Chairman Cox argued in his letter however, that the enforcement program is as vigorous as ever. To support this claim the Chairman noted that court ordered disgorgement and penalties this year is skyrocketing.

That may be true, if the numbers in SEC press releases are totaled. Those numbers however, include the $600 million settlement reported in an SEC litigation release related to the settled enforcement action against Dr. McGuire of United Health Previously discussed here). The difficulty with that number however, is that most of it relates to the private class actions and derivative suits settled in conjunction with the SEC enforcement action. While the SEC generally maintains its enforcement cases on a separate track from private actions, in the case of Dr. McGuire, it chose to consolidate its settlement with those in the private actions. This consolidation allowed the SEC to issue a litigation release trumpeting a $600 million settlement when the agency obtained a $7 million penalty in its enforcement case.

The fact that Chairman Cox tried to defend the enforcement program with what can only be viewed as a headline built on an illusion raises even more questions concerning the vitality of the enforcement program and its ability to police the markets in these increasingly difficult times.
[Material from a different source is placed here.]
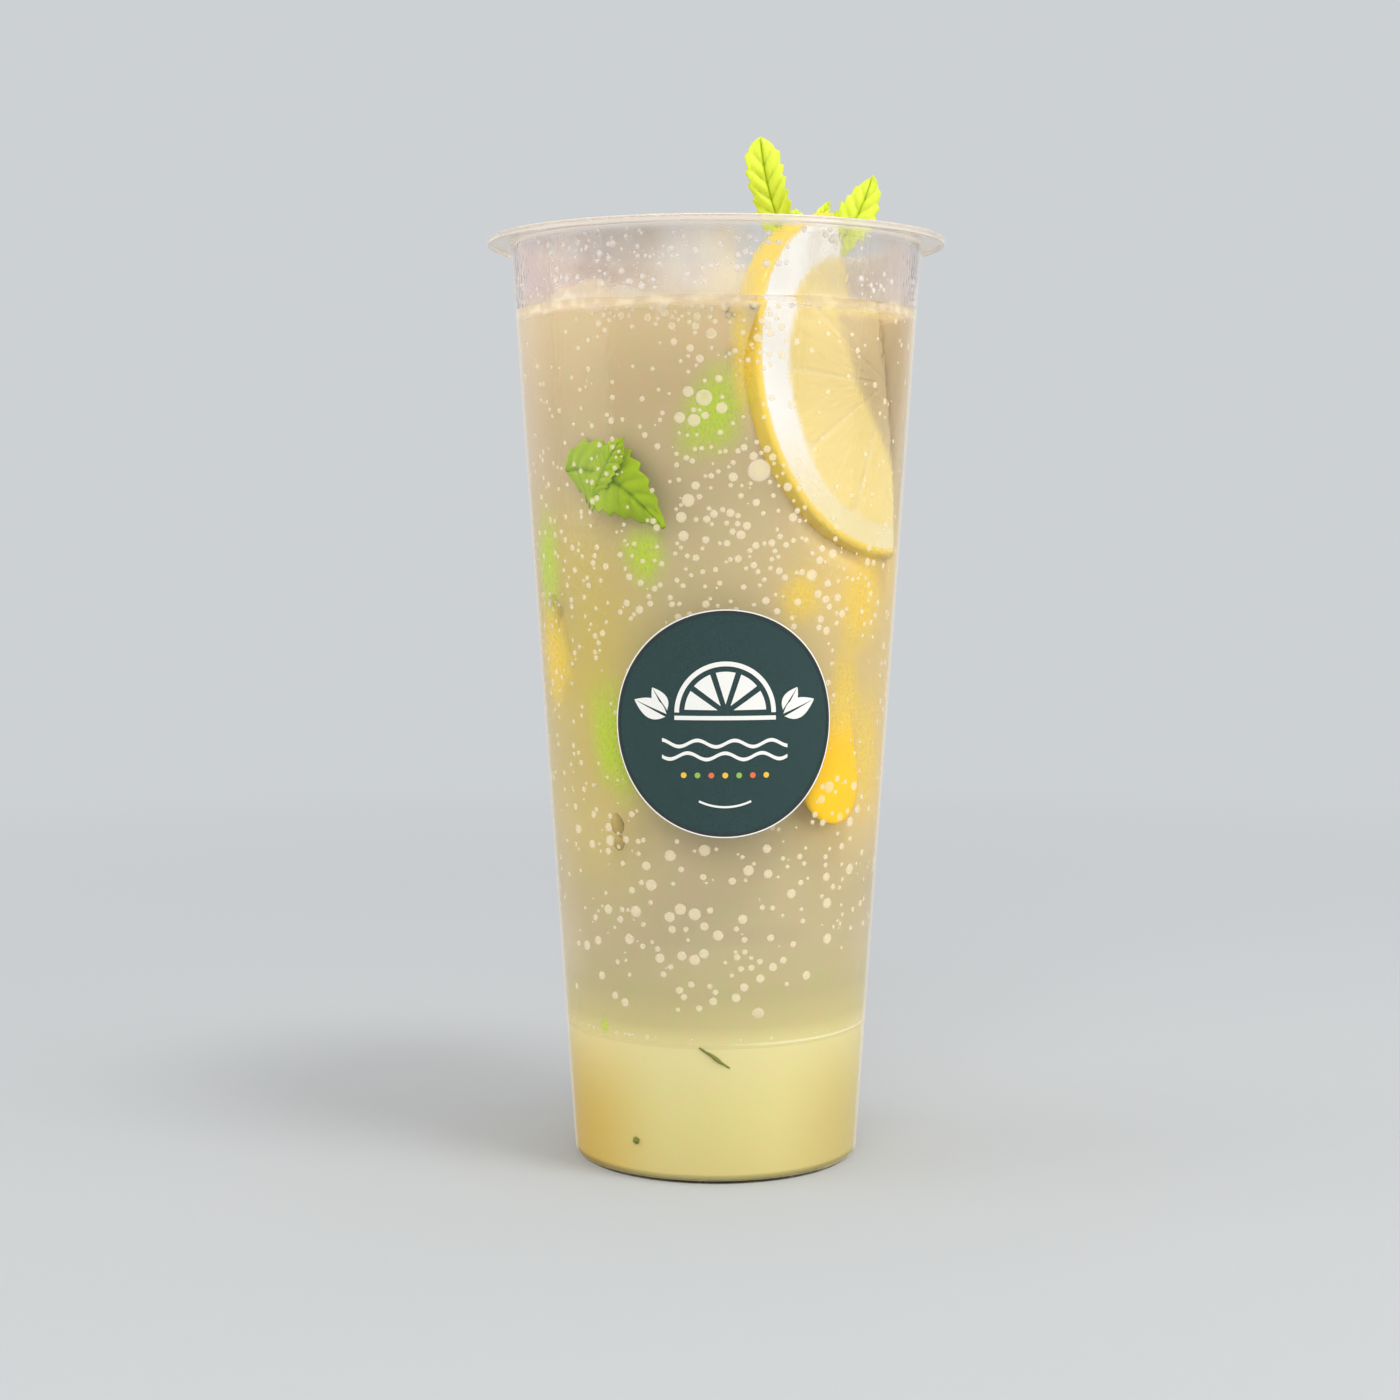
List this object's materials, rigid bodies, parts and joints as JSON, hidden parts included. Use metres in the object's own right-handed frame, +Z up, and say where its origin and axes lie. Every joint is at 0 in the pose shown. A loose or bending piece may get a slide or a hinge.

At the same time, perhaps the Enforcement Division will obtain at least some of the help it needs in the future. Senator Jack Reed has apparently concluded that the administration’s budget for the SEC for fiscal 2009, which was largely endorsed by Chairman Cox, is inadequate. The proposed budget contains only very modest increases to cover basic pay raises as discussed here and no real increases for Enforcement, Senator Reed has proposed that a $40 million be added to the SEC’s budget. That addition would be a step in the right direction and might help revive Enforcement without resorting to illusory headlines and arguments.